Illustration by victoria_pineapple/Getty Images

It’s been eight months since WGBH featured part of Major Bloom’s story (Here’s Why Worcester County Is Dominating The State’s Burgeoning Cannabis Industry) to its network. Cannabis has a long history of using the media for stories of propaganda, which is why you have to search and dig deep into what is truth. How can a cannabis business take control of its destiny and company narrative? Well, we have social media, and during these times of social crisis, you’d like to believe that ethics is at an all-time high in journalism.

The internet and social media have afforded us visibility into companies’ corporate responsibilities. From the executive team, down to the lowest-paid individual within the organization, we all have social circles we live within. At the other end of the spectrum, there is TV, Film, and Documentary production to convey a message or brand story.

Marijuana propaganda is no stranger to TV, Film, and Documentary production. In the mid-1930s, the movie Reefer Madness, initially produced and financed by a Chruch group, later to be re-edited by an exploitation film producer, is one of the most legendary examples of propaganda. The film wrongly dramatized the use and effects of cannabis, targeting parents as an audience to make them and their kids aware of its dangers.

Nice try! The plan to scare parents in children into running away from cannabis backfired. Reefer Madness has motivated many activists to “stay woke” and work towards cannabis legalization using the dramatic film as an example of the misinformative years and ways of thinking which put us in this profoundly criminalized present-day society.
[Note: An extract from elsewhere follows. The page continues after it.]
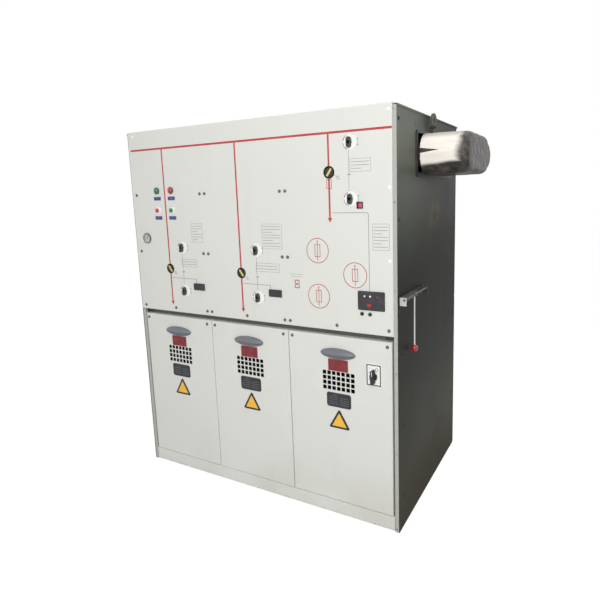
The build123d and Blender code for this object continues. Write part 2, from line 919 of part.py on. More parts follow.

In that same light and energy today, social media posts or news coverage which paint the right picture will fall into its destiny, withstanding the test of time. An excellent cannabis narrative is present yet still hopeful and is taking the correct action towards positive change in the regulated industry.

As black founders and license holders, we are aware of our blessings. We yearn for information, truth, and knowledge because we are students of life. My partner and I are black entrepreneurship, black academia, black cannabis, and black culture in its purest form.
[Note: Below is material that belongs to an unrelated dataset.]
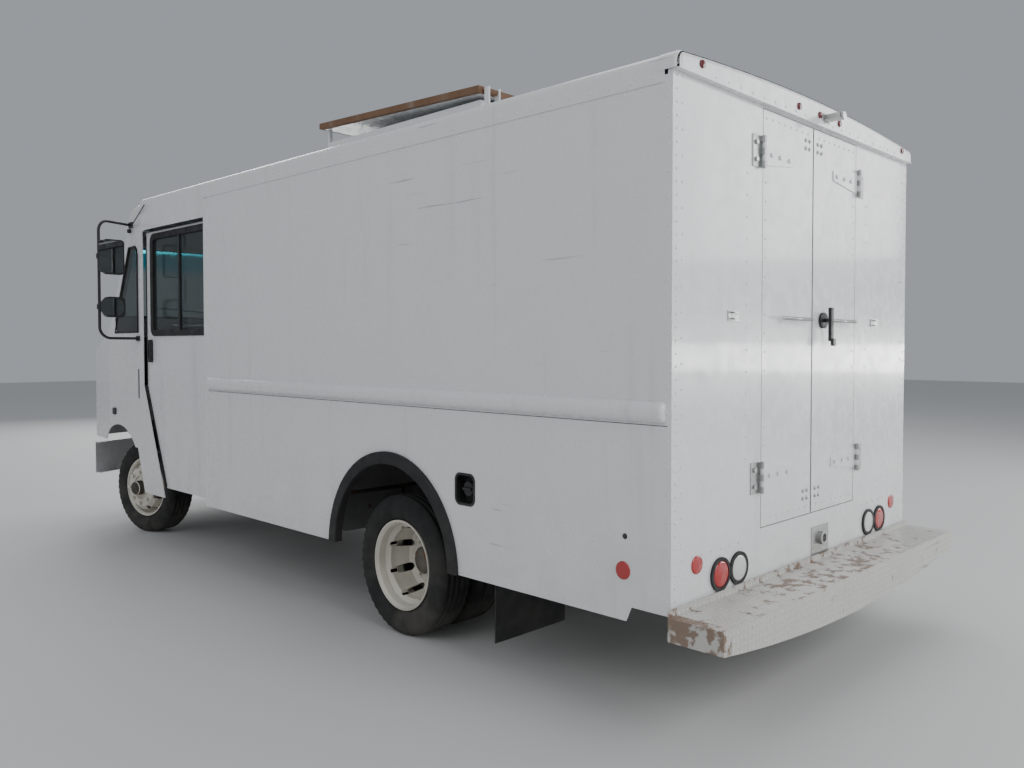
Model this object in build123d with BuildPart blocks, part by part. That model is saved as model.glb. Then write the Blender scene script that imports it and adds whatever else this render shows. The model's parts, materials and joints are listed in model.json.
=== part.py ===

In our present-day, fake news is standard, while the media whitewashes acts of terror. The press and media are not to blame alone. They break the stories within our racist society, making many cannabis stories whitewashed by nature. It is harsh to say and conceive, but the government (state and local) is partly responsible for reeducating the public on marijuana, its disparities, and its true potential.
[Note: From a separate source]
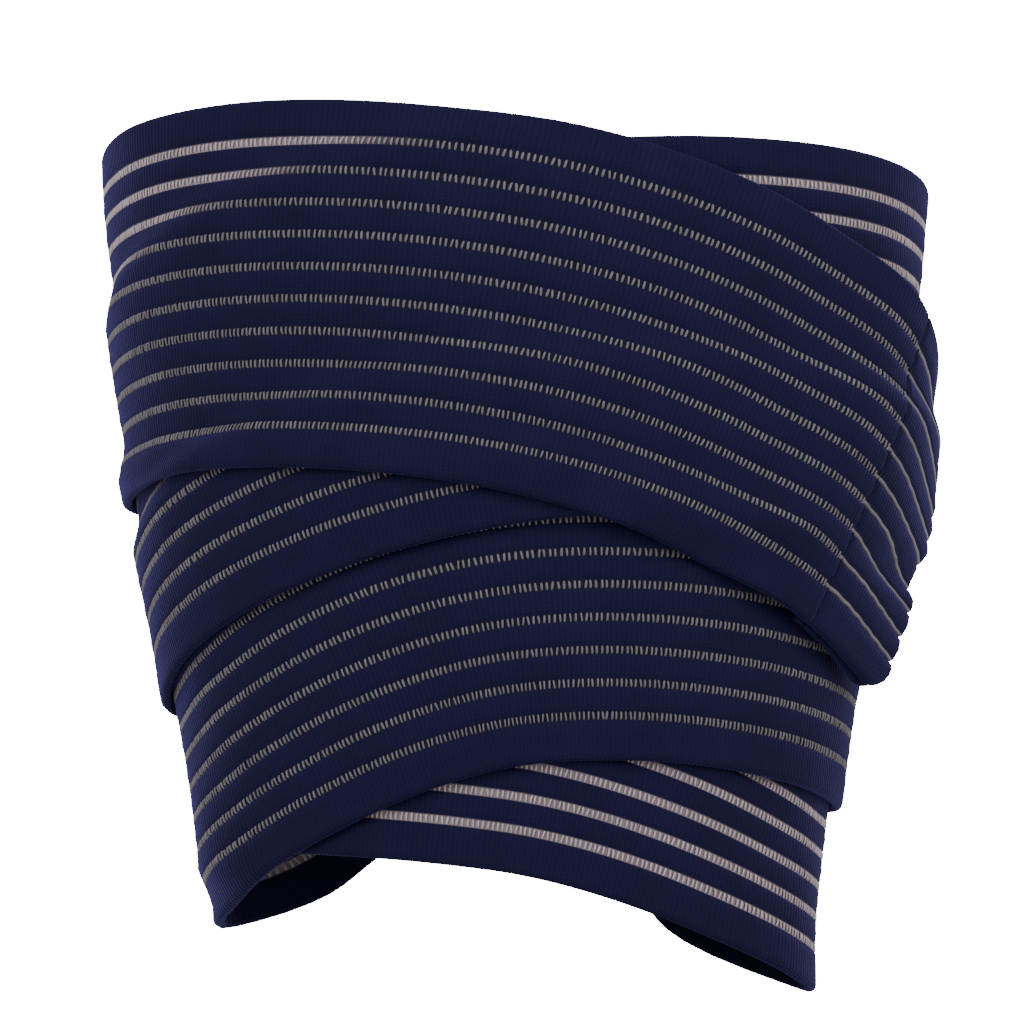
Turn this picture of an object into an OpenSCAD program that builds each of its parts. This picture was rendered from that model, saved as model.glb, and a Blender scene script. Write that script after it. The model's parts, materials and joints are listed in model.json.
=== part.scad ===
/* [Band] */
// Width of the elastic band, selvedge to selvedge
band_w = 40; // [38:1:42]
// Thickness of the band
band_t = 1.2; // [1.0:0.05:1.25]
// Clear gap between one turn and the turn under it
turn_gap = 0.25; // [0.2:0.05:0.35]

/* [Limb hollow] */
// Half width of the hollow at its narrow, wrist end
wrist_half = 31.5; // [30:0.5:34]
// Half width of the hollow at its wide, forearm end
forearm_half = 45.5; // [43:0.5:47]
// Height from the narrow end to the wide end
hollow_h = 100; // [95:1:105]
// Depth of the front half, as a part of the half width
front_ratio = 0.85; // [0.8:0.05:0.95]
// Depth of the back half at the wrist end, as a part of the half width
back_ratio_wrist = 0.45; // [0.4:0.05:0.5]
// Depth of the back half at the forearm end, as a part of the half width
back_ratio_forearm = 0.6; // [0.55:0.05:0.7]

/* [Tail] */
// Winding angle of the line where the tail peels off the wrap
peel_angle = 25; // [20:1:30]
// Winding angle of the line where the closure tab curls off
curl_angle = 57; // [52:1:58]
// Winding angle of the folded end of the tail
end_angle = 88; // [84:1:90]
// Radius of the two corners of the closure tab
tab_corner_r = 4; // [3:1:8]

/* [Closure] */
// Thickness of a turned hem, pressed flat
hem_t = 0.85; // [0.7:0.05:0.95]
// Thickness of the hook patch with its backing
hook_t = 0.65; // [0.5:0.05:0.75]
// Diameter of the sewing thread
thread_d = 0.2; // [0.15:0.05:0.25]
// Length of one stitch
stitch_len = 2; // [1.6:0.2:3]

/* [Hidden] */

navy = [0.13, 0.13, 0.25];
patch_black = [0.09, 0.09, 0.13];
thread_navy = [0.2, 0.2, 0.36];

// The winding angle is 0 facing -Y and 90 facing +X, and one full turn is 360 degrees
wind_start = -1170;
wind_step = 90;
// Height of the band's middle at the left, front, right and back of each turn.
// The first turn dips at the wrist, the next two climb, and the last one falls to the tab.
turns = [[36, 29, 21, 44],
         [28, 40, 41, 48],
         [53, 65, 71, 72],
         [75, 68, 49]];
// Moves the winding so that its lowest edge is at the origin's level
base_rise = -0.5;
heights = [for (turn = turns) each turn];
last_knot = len(heights) - 1;

turn_pitch = band_t + turn_gap;
// An upper turn steps down past a lower turn's edge, after edge_margin, over edge_ease
edge_margin = 1;
edge_ease = 8;
// The same step, in degrees, ahead of the band's start
start_margin = 2;
start_ease = 14;
seam_gap = 0.1;
// Gap between two panels at the line where the tail bends, in degrees
bend_gap = 0.6;
// Length of the hem turned under at the start, and of the fold at a hem, in degrees
start_hem_deg = 24;
fold_deg = 1.6;
// The tail lifts over the closure between these angles, by the pieces under it
lift_from = 38;
hook_clear = 0.1;
closure_lift = hem_t + hook_t + thread_d + seam_gap + hook_clear;
// Hem seam, and the hook patch's place on the hem
hem_seam_angle = 62;
hook_from = 65;
hook_to = 86;
hook_half = 16;
strip_cells = 12;
sweep_step = 6;

function smooth(x, lo, hi) =
    let (t = min(1, max(0, (x - lo) / (hi - lo)))) t * t * (3 - 2 * t);

// Height of knot i, carried on in a straight line past either end
function knot(i) =
    i < 0 ? 2 * knot(0) - knot(1) :
    i > last_knot ? 2 * knot(last_knot) - knot(last_knot - 1) : heights[i] + base_rise;

// [height, rise per degree] of the band's centre line at a winding angle
function centre(th) =
    let (
        t = (th - wind_start) / wind_step,
        i = min(last_knot - 1, max(0, floor(t))),
        u = t - i,
        p0 = knot(i - 1), p1 = knot(i), p2 = knot(i + 1), p3 = knot(i + 2),
        c1 = p2 - p0,
        c2 = 2 * p0 - 5 * p1 + 4 * p2 - p3,
        c3 = 3 * p1 - p0 - 3 * p2 + p3
    )
    [p1 + (c1 * u + c2 * u * u + c3 * u * u * u) / 2,
     (c1 + 2 * c2 * u + 3 * c3 * u * u) / 2 / wind_step];

function half_width(z) =
    wrist_half + (forearm_half - wrist_half) * smooth(z, 0, hollow_h);
function back_ratio(z) =
    back_ratio_wrist + (back_ratio_forearm - back_ratio_wrist) * z / hollow_h;
function depth(th, z) = half_width(z) * (cos(th) >= 0 ? front_ratio : back_ratio(z));

// Distance along the wall for one degree of winding, at height z
function arc_per_degree(th, z) = norm([half_width(z) * cos(th), depth(th, z) * sin(th)]) * PI / 180;

// Slope of the band against the level, in degrees
function tilt(th) =
    let (c = centre(th)) atan2(c[1], arc_per_degree(th, c[0]));

// A point on the hollow's wall, moved out by off
function wall(th, z, off) =
    let (
        a = half_width(z), b = depth(th, z),
        nx = sin(th) / a, ny = -cos(th) / b, n = norm([nx, ny])
    )
    [a * sin(th) + off * nx / n, -b * cos(th) + off * ny / n, z];

// How much the turn at this winding angle fills the wall at height z, from 0 to 1
function covers(th, z) =
    th < wind_start - start_ease ? 0 :
    let (
        along = max(th, wind_start),
        edge = band_w / 2 / cos(tilt(along)) + edge_margin,
        away = abs(z - centre(along)[0])
    )
    (1 - smooth(away, edge, edge + edge_ease))
        * smooth(th, wind_start - start_ease, wind_start - start_margin);

// Height of the turns that lie under this one, plus the closure's lift on the tail
function stack(th, z) =
    turn_pitch * (covers(th - 360, z) + covers(th - 720, z) + covers(th - 1080, z));
function lift(th) = closure_lift * smooth(th, lift_from, curl_angle);

// A point of the band at winding angle th, v across it, and off above its inner face
function on_band(th, v, off) =
    let (
        c = centre(th), slope = tilt(th),
        th_v = th - v * sin(slope) / arc_per_degree(th, c[0]),
        z_v = c[0] + v * cos(slope)
    )
    wall(th_v, z_v, stack(th_v, z_v) + lift(th) + off);

// A closed strip along the winding. Each station is
// [angle, inner offset, outer offset, lower edge, upper edge].
module strip(stations, cells) {
    row = cells + 1;
    ring = 2 * row;
    count = len(stations);
    points = [for (s = stations, side = [0, 1], k = [0:cells])
        on_band(s[0], s[3] + (s[4] - s[3]) * k / cells, s[1 + side])];
    skin = [for (i = [0:count - 2], k = [0:cells - 1])
        let (a = i * ring + k, b = a + ring)
        each [[a, a + 1, b], [a + 1, b + 1, b],
              [a + row, b + row, a + row + 1], [a + row + 1, b + row, b + row + 1]]];
    rims = [for (i = [0:count - 2])
        let (a = i * ring, b = a + ring, c = a + cells, d = c + ring)
        each [[a, b, a + row], [b, b + row, a + row],
              [c, c + row, d], [d, c + row, d + row]]];
    last = (count - 1) * ring;
    ends = [for (k = [0:cells - 1])
        each [[k, k + row, k + 1], [k + 1, k + row, k + row + 1],
              [last + k, last + k + 1, last + k + row],
              [last + k + 1, last + k + row + 1, last + k + row]]];
    polyhedron(points = points, faces = concat(skin, rims, ends));
}

// Angles from one end to the other, evenly spaced and no further apart than step
function even_angles(from, to, step) =
    let (n = ceil((to - from) / step)) [for (i = [0:n]) from + (to - from) * i / n];

function full_width(from, to, lo, hi) =
    [for (th = even_angles(from, to, sweep_step)) [th, lo, hi, -band_w / 2, band_w / 2]];

// How far a rounded corner draws the edge in, at a distance from the end
function corner_inset(from_end) =
    let (d = max(0, tab_corner_r - max(0, from_end)))
    tab_corner_r - sqrt(max(0, tab_corner_r * tab_corner_r - d * d));
function tab_half(th) =
    band_w / 2 - corner_inset((end_angle + fold_deg - th) * arc_per_degree(th, centre(th)[0]));
function tab_width(from, to, step, lo, hi) =
    [for (th = even_angles(from, to, step)) [th, lo, hi, -tab_half(th), tab_half(th)]];

// A row of stitches across the band: inner offset lo, from edge to edge
module stitch_row(th, lo, half) {
    count = floor(2 * half / (stitch_len * 1.35));
    pitch = 2 * half / count;
    for (i = [0:count - 1])
        strip([for (side = [-1, 1])
            [th + side * thread_d, lo, lo + thread_d,
             -half + pitch * (i + 0.5) - stitch_len / 2,
             -half + pitch * (i + 0.5) + stitch_len / 2]], 1);
}

// A row of stitches along the band at v
module stitch_line(from, to, v, lo) {
    arc = arc_per_degree((from + to) / 2, centre(from)[0]);
    count = floor((to - from) * arc / (stitch_len * 1.35));
    pitch = (to - from) / count;
    half = stitch_len / arc / 2;
    for (i = [0:count - 1])
        strip([for (side = [-1, 1])
            [from + pitch * (i + 0.5) + side * half, lo, lo + thread_d,
             v - thread_d / 2, v + thread_d / 2]], 1);
}

// The long body of the band, from its start against the skin to the peel line
module elastic_band() {
    color(navy)
    strip(full_width(wind_start, peel_angle - bend_gap / 2, 0, band_t), strip_cells);
}

// The start of the band, turned in once against the skin
module start_hem() {
    color(navy)
    strip(concat(
        full_width(wind_start - fold_deg, wind_start - bend_gap / 2, -hem_t, band_t),
        full_width(wind_start, wind_start + start_hem_deg, -hem_t, -seam_gap)),
        strip_cells);
}

module start_hem_stitching() {
    color(thread_navy)
    stitch_row(wind_start + start_hem_deg - 3, -hem_t - thread_d, band_w / 2 - 1);
}

// The first stretch of the tail, between the peel line and the curl line
module tail_panel() {
    color(navy)
    strip(full_width(peel_angle + bend_gap / 2, curl_angle - bend_gap / 2, 0, band_t),
          strip_cells);
}

// The outer face of the tail's end, as far as its fold
module closure_tab() {
    color(navy)
    strip(tab_width(curl_angle + bend_gap / 2, end_angle - seam_gap, 3, 0, band_t),
          strip_cells);
}

// The end of the tail, folded round and turned under the tab
module tail_hem() {
    color(navy)
    strip(concat(
        tab_width(hem_seam_angle - 2, end_angle, 3, -hem_t, -seam_gap),
        tab_width(end_angle + seam_gap, end_angle + fold_deg, 0.5, -hem_t, band_t)),
        strip_cells);
}

module tail_hem_stitching() {
    color(thread_navy)
    stitch_row(hem_seam_angle, band_t, band_w / 2 - 1);
}

// The hook half of the closure, sewn to the inside of the hem
module hook_patch() {
    color(patch_black)
    strip([for (th = even_angles(hook_from, hook_to, 3))
        [th, -hem_t - hook_t, -hem_t - seam_gap, -hook_half, hook_half]], strip_cells);
}

module hook_patch_stitching() {
    under = -hem_t - hook_t - thread_d;
    color(thread_navy) {
        for (v = [-1, 1]) stitch_line(hook_from + 1, hook_to - 1, v * (hook_half - 1), under);
        for (th = [hook_from + 1, hook_to - 1]) stitch_row(th, under, hook_half - 1);
    }
}

elastic_band();
start_hem();
start_hem_stitching();
tail_panel();
closure_tab();
tail_hem();
tail_hem_stitching();
hook_patch();
hook_patch_stitching();
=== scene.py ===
"""Dresses an elastic wrist support: one woven band, wound about a limb, with a hemmed closure tab.

The band is woven flat, as one long strip with openwork stripes, and then wound. A point of the flat
strip has three measures in millimetres: its place along the strip, across it, and above the strip's
inner face. The Winding class turns them into a place on the limb, turned hems and folds included, so
every piece that lies on the band is made flat and follows it.
"""

from __future__ import annotations

import json
import logging
import math
import random
from dataclasses import dataclass, field
from enum import Enum
from typing import Callable, Iterable

import bmesh
import bpy
import numpy as np
from mathutils import Matrix, Vector

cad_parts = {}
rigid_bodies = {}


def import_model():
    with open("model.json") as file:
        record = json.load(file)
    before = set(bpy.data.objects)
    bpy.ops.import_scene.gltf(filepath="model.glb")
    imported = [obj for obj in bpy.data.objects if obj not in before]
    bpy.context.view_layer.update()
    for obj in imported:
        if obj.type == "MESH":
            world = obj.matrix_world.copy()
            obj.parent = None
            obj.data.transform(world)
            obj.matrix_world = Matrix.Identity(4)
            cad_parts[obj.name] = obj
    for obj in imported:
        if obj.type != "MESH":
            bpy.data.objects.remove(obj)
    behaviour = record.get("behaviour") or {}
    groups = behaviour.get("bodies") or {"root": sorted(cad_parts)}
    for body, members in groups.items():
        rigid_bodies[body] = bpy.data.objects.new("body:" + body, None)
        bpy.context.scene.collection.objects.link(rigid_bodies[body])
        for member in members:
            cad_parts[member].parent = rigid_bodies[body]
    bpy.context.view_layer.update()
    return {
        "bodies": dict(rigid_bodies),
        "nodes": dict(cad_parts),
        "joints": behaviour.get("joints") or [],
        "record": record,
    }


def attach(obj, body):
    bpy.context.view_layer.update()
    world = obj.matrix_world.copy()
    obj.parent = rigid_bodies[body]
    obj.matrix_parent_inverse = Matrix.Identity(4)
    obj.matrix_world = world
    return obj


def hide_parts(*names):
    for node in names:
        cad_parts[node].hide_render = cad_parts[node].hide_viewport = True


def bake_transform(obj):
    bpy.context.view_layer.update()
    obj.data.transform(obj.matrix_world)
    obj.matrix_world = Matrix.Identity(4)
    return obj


LOG = logging.getLogger("wrist_support")
MM = 0.001
Array = np.ndarray
Colour = tuple[float, float, float]
Material, Mesh, Piece = bpy.types.Material, bpy.types.Mesh, bpy.types.Object
Tree, Socket = bpy.types.NodeTree, bpy.types.NodeSocket


class Body(Enum):
    """The bodies that pieces ride on."""

    WRAP = "wrap"
    TAIL = "tail"
    TAB = "tab"


class Joint(Enum):
    """The joints that the tail bends at."""

    PEEL = "tail_peel"
    CURL = "tab_curl"


def smooth(x: Array, low: float, high: float) -> Array:
    """Rise from 0 at low to 1 at high, level at both ends."""
    t = np.clip((x - low) / (high - low), 0.0, 1.0)
    return t * t * (3.0 - 2.0 * t)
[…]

Before social media, companies communicated to the general public primarily through advertising and press releases. Today influential companies communicate through their awareness of social issues. Cannabis regulation is perceived as a public health issue from the patients’ perspective and the avoidance of adolescent use. Within the health of the public, we all have to be aware of the psychological damage of propaganda and fake news and take steps to repair our reality.